The Open-Source Software Edge: TT-Buda & TT-Metalium
Tenstorrent's software strategy is built on two open-source components:
TT-Buda — The Compiler
TT-Buda is Tenstorrent's open-source AI compiler suite. It handles the translation of high-level model definitions (PyTorch, JAX, ONNX) into optimized instruction sequences for the RISC-V hardware. Because the compiler is open source, developers can inspect, modify, and contribute optimization passes — something impossible with Nvidia's proprietary TensorRT.
TT-Metalium — The Kernel Suite
TT-Metalium provides the low-level kernel primitives that execute directly on the Tenstorrent silicon. The suite's open-source nature means that debugging complex model behavior — tracing a numerical instability, for example, or profiling a memory bandwidth bottleneck — can be done with full hardware visibility rather than relying on opaque vendor profiling tools.
| Advantage | What It Means in Practice |
|---|---|
| Transparency | Full access to hardware instructions — debug model behavior at the silicon level, not just the framework level |
| Portability | Code written for QuietBox 2 avoids CUDA-specific idioms, making it easier to port to other RISC-V server architectures as they emerge |
| Community optimization | Open compiler and kernel repos allow the broader developer community to contribute performance improvements Nvidia cannot |
| No licensing risk | No proprietary SDK terms — model optimization work is owned entirely by the developer |
120 Billion Parameters — Locally, Silently
The base configuration of the QuietBox 2 supports running models with up to 120 billion parameters entirely locally — covering specialized variants of Llama 3, Grok-1, and comparable open-weight models. For enterprises and researchers with data privacy requirements that prohibit sending inference requests to cloud APIs, this is the critical capability: frontier-class reasoning on hardware you physically control, in a room you can work in.
The liquid cooling system is central to that last point. Previous RISC-V AI systems capable of this parameter scale have required server rack hardware — noisy, power-hungry, and incompatible with standard office infrastructure. The QuietBox 2's high-efficiency liquid cooling loop keeps the processors at peak performance levels without the acoustic footprint of air-cooled alternatives, making it deployable in a standard developer workspace.

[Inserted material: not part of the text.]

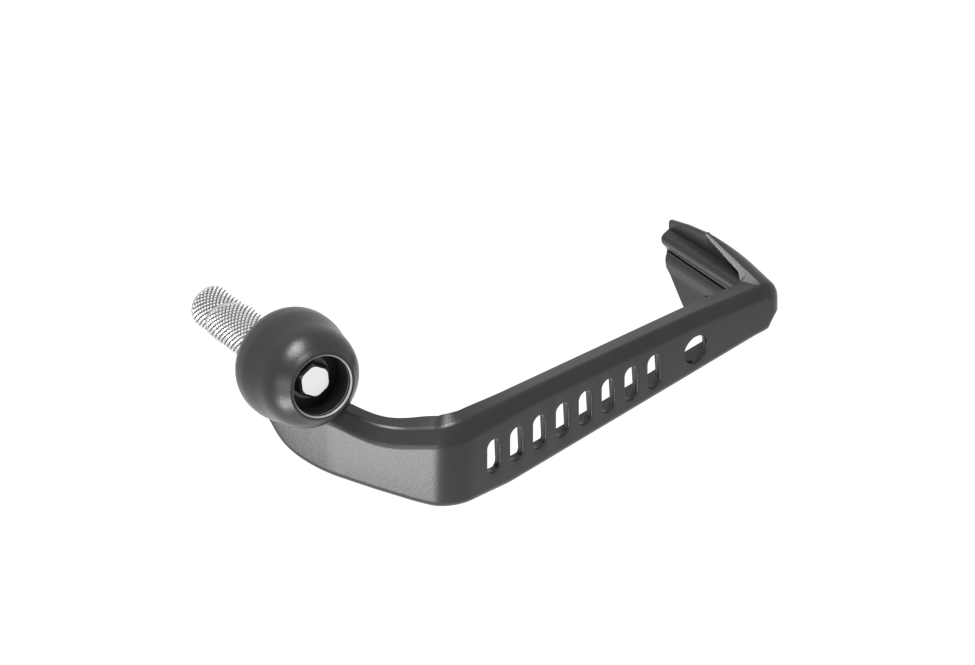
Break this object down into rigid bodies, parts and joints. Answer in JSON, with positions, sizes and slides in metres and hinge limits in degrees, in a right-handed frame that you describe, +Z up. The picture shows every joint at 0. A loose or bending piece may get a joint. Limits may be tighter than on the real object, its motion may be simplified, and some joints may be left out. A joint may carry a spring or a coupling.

Market Context: Who Is This For?
The QuietBox 2 is not positioned as a consumer product. At $9,999, it targets three specific buyer profiles:
- AI researchers who need full hardware transparency to debug and understand model behavior — not just benchmark it
- Enterprise security and compliance teams with data residency requirements that prohibit cloud inference for sensitive workloads
- Independent developers and labs exploring RISC-V as an alternative to Nvidia-dependent infrastructure ahead of potential CUDA ecosystem disruption
The competitive framing is explicit: Tenstorrent is not trying to match Nvidia's training throughput on large clusters. It is targeting the inference and local deployment market — specifically the developers building production applications who currently rent cloud GPU time for every inference call and want an alternative.